* [INFORMATION SHOWN]:
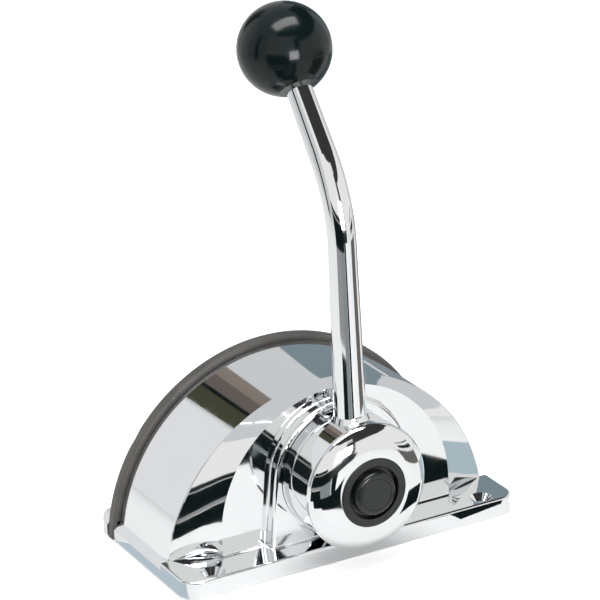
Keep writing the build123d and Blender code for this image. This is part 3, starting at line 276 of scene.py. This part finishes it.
# ---------------------------------------------------------------- shafts and pins
# The hollow pivot shaft, the clutch rod through it and the two cable pins are turned from
# stainless bar and ground, which leaves fine rings round them.
ground, tree, shader, place = new_finish("ground_steel")
shader.inputs["Metallic"].default_value = 1.0
rings = cloud(tree, place, scale=1500.0, detail=2.0, stretch=(0.1, 1.0, 0.1))
tint(tree, shader, rings, dark=(0.60, 0.61, 0.63), light=(0.74, 0.75, 0.76))
sheen(tree, shader, rings, low=0.14, high=0.26)
for name in ("pivot_shaft", "clutch_rod", "throttle_cable_pin", "shift_cable_pin"):
    dress(name, ground)


# ---------------------------------------------------------------- spring clips
# The clip on the shift arm's pin and the circlip on the shaft are stamped from spring steel,
# hardened, phosphated and oiled.
spring_steel, tree, shader, place = new_finish("phosphated_spring_steel")
shader.inputs["Metallic"].default_value = 1.0
oil = cloud(tree, place, scale=500.0)
tint(tree, shader, oil, dark=(0.10, 0.10, 0.11), light=(0.22, 0.22, 0.24))
sheen(tree, shader, oil, low=0.3, high=0.45)
for name in ("shift_pin_clip", "shaft_circlip"):
    dress(name, spring_steel)


# ---------------------------------------------------------------- shaft bushes
# Two bushes moulded in natural nylon. The flanged one is pressed into the housing's boss
# and the plain one into the back cover's.
nylon, tree, shader, place = new_finish("natural_nylon")
milk = cloud(tree, place, scale=300.0)
tint(tree, shader, milk, dark=(0.62, 0.60, 0.52), light=(0.72, 0.70, 0.62))
sheen(tree, shader, milk, low=0.32, high=0.44)
shader.inputs["Subsurface Weight"].default_value = 0.1
shader.inputs["Subsurface Radius"].default_value = (0.002, 0.0018, 0.0015)
for name in ("front_bush", "rear_bush"):
    dress(name, nylon)


# ---------------------------------------------------------------- friction brake
# Pad of woven brake lining that the friction screw pushes up against the throttle arm's
# long hub. The weave shows as short brown streaks.
lining, tree, shader, place = new_finish("woven_brake_lining")
weave = cloud(tree, place, scale=1200.0, detail=5.0, stretch=(1.0, 0.4, 1.0))
tint(tree, shader, weave, dark=(0.10, 0.055, 0.03), light=(0.22, 0.14, 0.08))
sheen(tree, shader, weave, low=0.7, high=0.9)
relief(tree, shader, weave, depth=0.0001)
dress("friction_pad", lining)


# ---------------------------------------------------------------- neutral switch
# Snap switch in a black moulded case, with a red moulded plunger. The plunger faces the
# detent disc's cam while the lever stands in neutral.
for name, dark, light in (
    ("neutral_switch", (0.012, 0.012, 0.013), (0.022, 0.022, 0.024)),
    ("switch_plunger", (0.36, 0.03, 0.02), (0.45, 0.05, 0.03)),
):
    moulded, tree, shader, place = new_finish("moulded_" + name)
    speck = cloud(tree, place, scale=1500.0)
    tint(tree, shader, speck, dark, light)
    sheen(tree, shader, speck, low=0.35, high=0.5)
    dress(name, moulded)


# ---------------------------------------------------------------- detent leaf
# Spring steel strip screwed under the drum's roof, with a nose that drops into the detent
# disc's notches. It keeps its own shape at rest.
weld_reach = 0.000001
leaf = bpy.data.objects.new("detent_leaf_spring", nodes["detent_leaf"].data.copy())
bpy.context.scene.collection.objects.link(leaf)
weld = bmesh.new()
weld.from_mesh(leaf.data)
bmesh.ops.remove_doubles(weld, verts=weld.verts, dist=weld_reach)
weld.to_mesh(leaf.data)
weld.free()
leaf.data.polygons.foreach_set("use_smooth", [False] * len(leaf.data.polygons))
leaf.data.materials.clear()
leaf.data.materials.append(spring_steel)
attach(leaf, "base")
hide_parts("detent_leaf")
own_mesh(leaf)


# ---------------------------------------------------------------- studio
# A pale table under a white sweep, lit from overhead and from the front. Glowing sheets lie
# and stand round it that show only in the polished surfaces: painted reflections that give
# the chrome its dark and light bands.
scene = bpy.context.scene
scene.view_settings.view_transform = "Standard"


def painted_reflection_glow(name, colour):
    """A material that glows evenly in one colour, for a painted reflection."""
    material = bpy.data.materials.new(name)
    material.use_nodes = True
    tree = material.node_tree
    tree.nodes.clear()
    output = tree.nodes.new("ShaderNodeOutputMaterial")
    glow = tree.nodes.new("ShaderNodeEmission")
    glow.inputs["Color"].default_value = (*colour, 1.0)
    glow.inputs["Strength"].default_value = 1.0
    tree.links.new(glow.outputs["Emission"], output.inputs["Surface"])
    return material


def painted_reflection_strip(name, azimuths, foot, head, colour):
    """A sheet bent round the hub, from one azimuth to another, 0 in front and 90 to the
    right. Its lower edge runs at foot = (radius, height) and its upper edge at head:
    P(a) = (radius sin a, -radius cos a, height) + hub_place."""
    hub_place = np.array([0.0, -0.05, 0.0])
    degrees_per_facet = 4
    count = max(2, round((azimuths[1] - azimuths[0]) / degrees_per_facet))
    angles = np.radians(np.linspace(azimuths[0], azimuths[1], count + 1))
    ring = np.stack([np.sin(angles), -np.cos(angles), np.zeros(count + 1)], axis=1)
    edges = [ring * radius + hub_place + (0.0, 0.0, height) for radius, height in (foot, head)]
    here = np.arange(count)
    faces = np.stack([here, here + 1, here + count + 2, here + count + 1], axis=1)
    mesh = bpy.data.meshes.new(name)
    mesh.from_pydata(np.vstack(edges).tolist(), [], faces.tolist())
    mesh.materials.append(painted_reflection_glow(name, colour))
    panel = bpy.data.objects.new(name, mesh)
    scene.collection.objects.link(panel)
    # Seen only in reflections, where it is a painted reflection.
    panel.visible_camera = False
    panel.visible_diffuse = False
    panel.visible_shadow = False


# Colours of the painted reflections, which glow.
black_painted_reflection = (0.006, 0.011, 0.011)
white_painted_reflection = (0.92, 0.92, 0.90)
ceiling_painted_reflection = (0.040, 0.040, 0.041)
floor_height = 0.001

# Glowing sheets on the table, painted reflections only: azimuths, inner and outer radius, colour.
for name, azimuths, inner, outer, colour in (
    ("black_floor_sheet", (-66, -39), 0.15, 0.36, black_painted_reflection),
    ("black_left_floor", (-58, -39), 0.108, 0.15, black_painted_reflection),
    ("black_near_floor", (-39, 14), 0.10, 0.17, black_painted_reflection),
    ("light_floor_sheet", (-75, -39), 0.38, 0.66, (0.32, 0.32, 0.32)),
    ("grey_floor_sheet", (-39, -13), 0.17, 0.66, (0.26, 0.29, 0.30)),
    ("black_floor_gap", (-12, -1), 0.17, 1.0, black_painted_reflection),
    ("black_far_floor", (-75, -13), 0.66, 1.0, black_painted_reflection),
    ("brown_floor_sheet", (44, 82), 0.24, 0.9, (0.15, 0.14, 0.13)),
    ("blue_floor_sheet", (105, 145), 0.24, 0.9, (0.24, 0.28, 0.31)),
    ("blue_left_foot", (-140, -89), 0.098, 0.130, (0.52, 0.61, 0.67)),
    ("blue_right_foot", (82, 102), 0.115, 0.24, (0.46, 0.56, 0.61)),
    ("black_right_foot", (38, 81), 0.070, 0.112, black_painted_reflection),
):
    painted_reflection_strip(name, azimuths, (inner, floor_height), (outer, floor_height), colour)

# Glowing sheets that stand up, painted reflections only: azimuths, radius, lower and upper edge, colour.
for name, azimuths, radius, low, high, colour in (
    ("black_low_wall", (-75, -28), 1.0, 0.0, 0.30, black_painted_reflection),
    ("light_wall_line", (-75, -28), 0.99, 0.215, 0.232, (0.55, 0.56, 0.56)),
    ("black_front_wall", (-28, 14), 1.0, 0.0, 0.22, black_painted_reflection),
    ("black_right_wall", (50, 80), 0.9, 0.06, 0.12, black_painted_reflection),
    ("thin_right_wall", (50, 80), 0.9, 0.17, 0.19, black_painted_reflection),
    ("white_front_left", (-75, -3), 1.40, 0.2, 1.7, white_painted_reflection),
    ("dark_gap", (-3, 11), 1.38, 0.0, 1.3, (0.05, 0.05, 0.055)),
    ("white_front_right", (11, 96), 1.40, 0.0, 1.05, white_painted_reflection),
    ("dark_left_edge", (-106, -96), 1.30, 0.0, 1.2, (0.03, 0.03, 0.03)),
    ("olive_back", (-172, -164), 1.6, 0.45, 1.5, (0.06, 0.065, 0.04)),
    ("brown_back", (-180, -173), 1.6, 0.45, 1.5, (0.14, 0.12, 0.11)),
    ("pale_brown_back", (174, 180), 1.6, 0.45, 1.5, (0.25, 0.21, 0.18)),
    ("blue_back_right", (126, 153), 1.6, 0.0, 0.79, (0.22, 0.28, 0.31)),
    ("dark_back_right", (126, 152), 1.6, 0.80, 1.05, (0.09, 0.09, 0.10)),
    ("thin_back_line", (-173.6, -171.8), 1.58, 0.45, 1.5, black_painted_reflection),
    ("pale_back_left", (-163, -126), 1.62, 0.0, 1.5, (0.84, 0.84, 0.85)),
    # A bright glowing strip seen only in reflections: a painted highlight, not a window.
    ("painted_front_highlight", (-19, 5), 0.45, 0.18, 0.35, (11.5, 11.2, 12.0)),
):
    painted_reflection_strip(name, azimuths, (radius, low), (radius, high), colour)

# Dark glowing sheets under the ceiling, round the overhead box: painted reflections only.
painted_reflection_strip("dark_high_ceiling", (-60, 8), (1.50, 1.80), (0.80, 1.75), ceiling_painted_reflection)
painted_reflection_strip("dark_ceiling", (8, 140), (1.50, 1.05), (0.75, 1.50), ceiling_painted_reflection)

# Room: pale grey to every surface and white to the camera.
world = bpy.data.worlds.new("studio")
scene.world = world
world.use_nodes = True
tree = world.node_tree
tree.nodes.clear()
output = tree.nodes.new("ShaderNodeOutputWorld")
mix = tree.nodes.new("ShaderNodeMixShader")
room = tree.nodes.new("ShaderNodeBackground")
room.inputs["Color"].default_value = (0.66, 0.67, 0.68, 1.0)
room.inputs["Strength"].default_value = 1.0
backdrop = tree.nodes.new("ShaderNodeBackground")
backdrop.inputs["Color"].default_value = (1.0, 1.0, 1.0, 1.0)
backdrop.inputs["Strength"].default_value = 1.0
rays = tree.nodes.new("ShaderNodeLightPath")
tree.links.new(rays.outputs["Is Camera Ray"], mix.inputs["Fac"])
tree.links.new(room.outputs["Background"], mix.inputs[1])
tree.links.new(backdrop.outputs["Background"], mix.inputs[2])
tree.links.new(mix.outputs["Shader"], output.inputs["Surface"])

# Table: matt white laminate, which to the camera ends in the white backdrop.
table_reach = 6.0
table_drop = 0.0002
corners = table_reach * np.array([(-1, -1, 0), (1, -1, 0), (1, 1, 0), (-1, 1, 0)])
table = bpy.data.meshes.new("table")
table.from_pydata(corners.tolist(), [], [(0, 1, 2, 3)])
laminate, tree, shader, place = new_finish("white_laminate")
laminate_cloud = cloud(tree, place, scale=3.0)
tint(tree, shader, laminate_cloud, dark=(0.80, 0.80, 0.79), light=(0.84, 0.84, 0.83))
shader.inputs["Roughness"].default_value = 0.7
shader.inputs["Emission Color"].default_value = (1.0, 1.0, 1.0, 1.0)
rays = tree.nodes.new("ShaderNodeLightPath")
camera_lift = 0.45
lift = tree.nodes.new("ShaderNodeMath")
lift.operation = "MULTIPLY"
lift.inputs[1].default_value = camera_lift
tree.links.new(rays.outputs["Is Camera Ray"], lift.inputs[0])
tree.links.new(lift.outputs["Value"], shader.inputs["Emission Strength"])
table.materials.append(laminate)
floor = bpy.data.objects.new("table", table)
floor.location = (0.0, 0.0, -table_drop)
scene.collection.objects.link(floor)


def stand(thing, side, up, back, place):
    """Puts a lamp or camera at a place; it looks away from back, with side to its right."""
    matrix = np.eye(4)
    matrix[:3] = np.stack([side, up, back, place], axis=1)
    thing.matrix_world = Matrix(matrix.tolist())
    scene.collection.objects.link(thing)


def soft_box(name, place, aim, width, height, watts):
    """A rectangular soft box at a place, turned to face a point."""
    lamp = bpy.data.lights.new(name, "AREA")
    lamp.shape = "RECTANGLE"
    lamp.size = width
    lamp.size_y = height
    lamp.energy = watts
    box = bpy.data.objects.new(name, lamp)
    back = np.subtract(place, aim)
    back /= np.linalg.norm(back)
    overhead = abs(back[2]) > 0.9
    side = np.cross((0.0, 1.0, 0.0) if overhead else (0.0, 0.0, 1.0), back)
    side /= np.linalg.norm(side)
    stand(box, side, np.cross(back, side), back, place)
    box.visible_camera = False


soft_box("overhead_box", (-0.05, -0.20, 1.55), (0.0, 0.0, 0.1), width=1.25, height=0.5, watts=15.0)
soft_box("front_window", (-0.10, -1.50, 0.27), (0.0, 0.0, 0.2), width=0.62, height=0.50, watts=5.0)

# Camera: a long lens, from the front left and above.
camera_place = (-0.67357, -1.25429, 0.68521)
camera_right = (0.87383, -0.48499, -0.03475)
camera_up = (0.20492, 0.30251, 0.93086)
camera_back = (-0.44095, -0.82053, 0.36373)
lens = bpy.data.cameras.new("camera")
lens.sensor_width = 36.0
lens.lens = 172.04
lens.clip_start = 0.05
lens.clip_end = 30.0
camera = bpy.data.objects.new("camera", lens)
stand(camera, camera_right, camera_up, camera_back, camera_place)
scene.camera = camera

* [EXERCISE PROMPT]:
Copy the lines from the start of the data verbatim, stopping after the line containing "dress(name, nylon)".

* [TASK RESPONSE]:
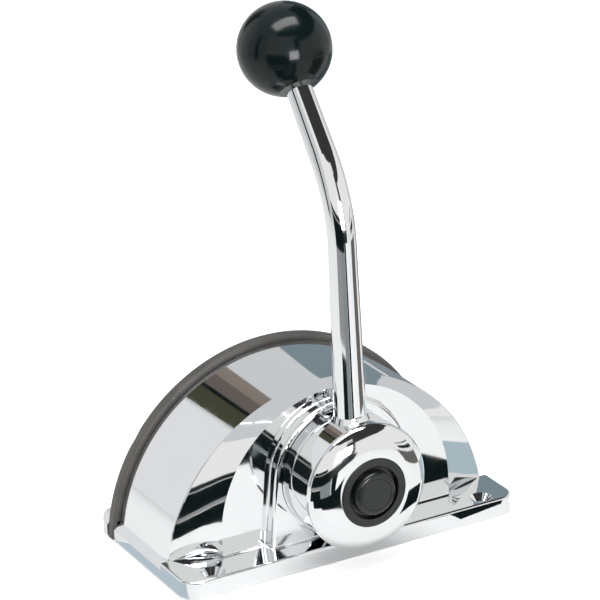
Keep writing the build123d and Blender code for this image. This is part 3, starting at line 276 of scene.py. This part finishes it.
# ---------------------------------------------------------------- shafts and pins
# The hollow pivot shaft, the clutch rod through it and the two cable pins are turned from
# stainless bar and ground, which leaves fine rings round them.
ground, tree, shader, place = new_finish("ground_steel")
shader.inputs["Metallic"].default_value = 1.0
rings = cloud(tree, place, scale=1500.0, detail=2.0, stretch=(0.1, 1.0, 0.1))
tint(tree, shader, rings, dark=(0.60, 0.61, 0.63), light=(0.74, 0.75, 0.76))
sheen(tree, shader, rings, low=0.14, high=0.26)
for name in ("pivot_shaft", "clutch_rod", "throttle_cable_pin", "shift_cable_pin"):
    dress(name, ground)


# ---------------------------------------------------------------- spring clips
# The clip on the shift arm's pin and the circlip on the shaft are stamped from spring steel,
# hardened, phosphated and oiled.
spring_steel, tree, shader, place = new_finish("phosphated_spring_steel")
shader.inputs["Metallic"].default_value = 1.0
oil = cloud(tree, place, scale=500.0)
tint(tree, shader, oil, dark=(0.10, 0.10, 0.11), light=(0.22, 0.22, 0.24))
sheen(tree, shader, oil, low=0.3, high=0.45)
for name in ("shift_pin_clip", "shaft_circlip"):
    dress(name, spring_steel)


# ---------------------------------------------------------------- shaft bushes
# Two bushes moulded in natural nylon. The flanged one is pressed into the housing's boss
# and the plain one into the back cover's.
nylon, tree, shader, place = new_finish("natural_nylon")
milk = cloud(tree, place, scale=300.0)
tint(tree, shader, milk, dark=(0.62, 0.60, 0.52), light=(0.72, 0.70, 0.62))
sheen(tree, shader, milk, low=0.32, high=0.44)
shader.inputs["Subsurface Weight"].default_value = 0.1
shader.inputs["Subsurface Radius"].default_value = (0.002, 0.0018, 0.0015)
for name in ("front_bush", "rear_bush"):
    dress(name, nylon)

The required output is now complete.